--- begin ---

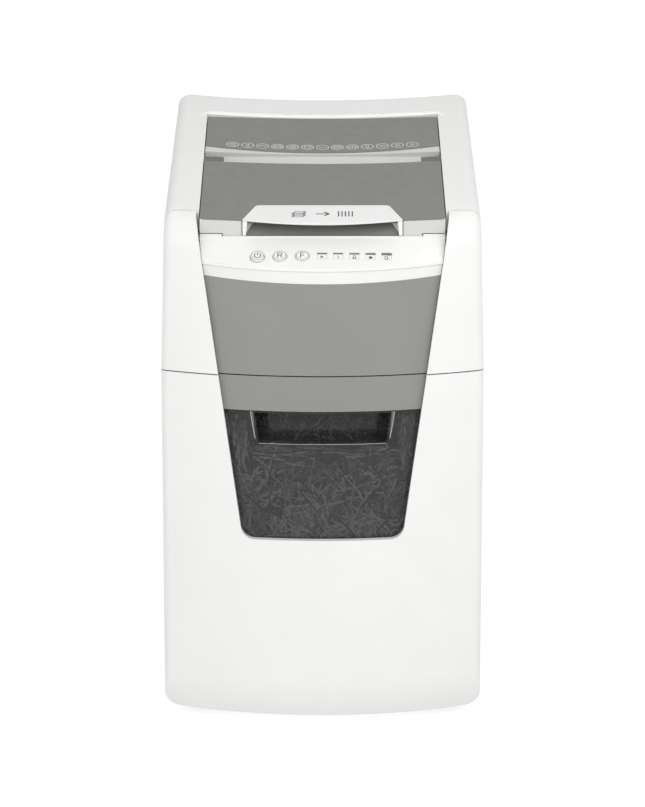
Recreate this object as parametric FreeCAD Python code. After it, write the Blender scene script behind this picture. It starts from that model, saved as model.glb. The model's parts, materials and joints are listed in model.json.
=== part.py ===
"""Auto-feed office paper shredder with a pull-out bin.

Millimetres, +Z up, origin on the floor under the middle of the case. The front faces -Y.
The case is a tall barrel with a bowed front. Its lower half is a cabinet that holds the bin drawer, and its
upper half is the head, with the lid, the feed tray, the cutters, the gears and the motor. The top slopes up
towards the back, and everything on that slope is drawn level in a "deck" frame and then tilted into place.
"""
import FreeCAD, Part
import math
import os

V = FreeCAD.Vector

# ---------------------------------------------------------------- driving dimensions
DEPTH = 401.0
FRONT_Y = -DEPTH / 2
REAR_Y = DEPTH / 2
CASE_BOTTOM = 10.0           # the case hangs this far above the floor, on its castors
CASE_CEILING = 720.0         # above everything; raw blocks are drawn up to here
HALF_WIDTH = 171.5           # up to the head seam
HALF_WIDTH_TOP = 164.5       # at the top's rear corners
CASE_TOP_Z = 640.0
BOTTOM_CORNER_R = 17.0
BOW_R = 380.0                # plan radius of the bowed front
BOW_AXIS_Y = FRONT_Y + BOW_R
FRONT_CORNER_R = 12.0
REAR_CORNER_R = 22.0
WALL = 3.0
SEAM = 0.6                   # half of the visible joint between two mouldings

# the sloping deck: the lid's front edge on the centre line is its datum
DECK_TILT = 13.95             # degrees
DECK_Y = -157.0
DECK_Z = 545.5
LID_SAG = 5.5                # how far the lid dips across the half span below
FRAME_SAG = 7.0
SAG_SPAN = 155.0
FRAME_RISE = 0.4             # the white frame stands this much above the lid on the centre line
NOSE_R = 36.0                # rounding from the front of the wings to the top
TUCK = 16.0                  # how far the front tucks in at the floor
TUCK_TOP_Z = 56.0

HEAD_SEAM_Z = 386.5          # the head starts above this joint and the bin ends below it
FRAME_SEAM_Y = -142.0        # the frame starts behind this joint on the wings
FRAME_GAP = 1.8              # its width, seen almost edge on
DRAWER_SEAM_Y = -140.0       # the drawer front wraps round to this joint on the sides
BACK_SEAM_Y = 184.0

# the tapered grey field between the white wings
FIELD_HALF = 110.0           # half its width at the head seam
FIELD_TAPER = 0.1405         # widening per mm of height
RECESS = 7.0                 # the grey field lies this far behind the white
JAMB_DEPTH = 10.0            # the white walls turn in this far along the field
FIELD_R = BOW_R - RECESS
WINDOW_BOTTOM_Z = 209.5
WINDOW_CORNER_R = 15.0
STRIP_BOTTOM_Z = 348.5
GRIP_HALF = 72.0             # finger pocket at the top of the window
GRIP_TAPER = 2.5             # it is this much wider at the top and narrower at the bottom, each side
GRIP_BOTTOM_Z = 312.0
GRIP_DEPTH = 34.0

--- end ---

Everything from the first line of the data through the line containing "a pull-out bin." should be echoed exactly. Add nothing.

- [Answer]:
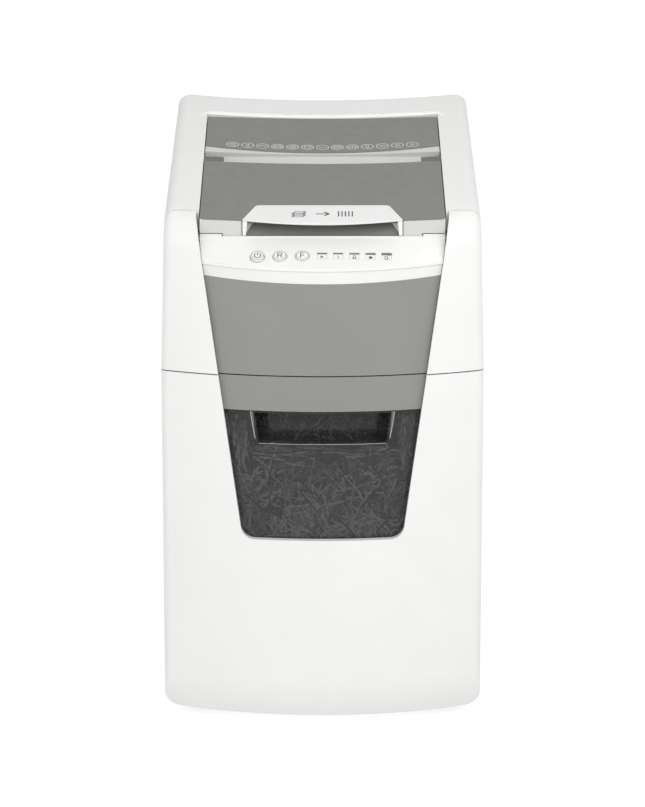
Recreate this object as parametric FreeCAD Python code. After it, write the Blender scene script behind this picture. It starts from that model, saved as model.glb. The model's parts, materials and joints are listed in model.json.
=== part.py ===
"""Auto-feed office paper shredder with a pull-out bin.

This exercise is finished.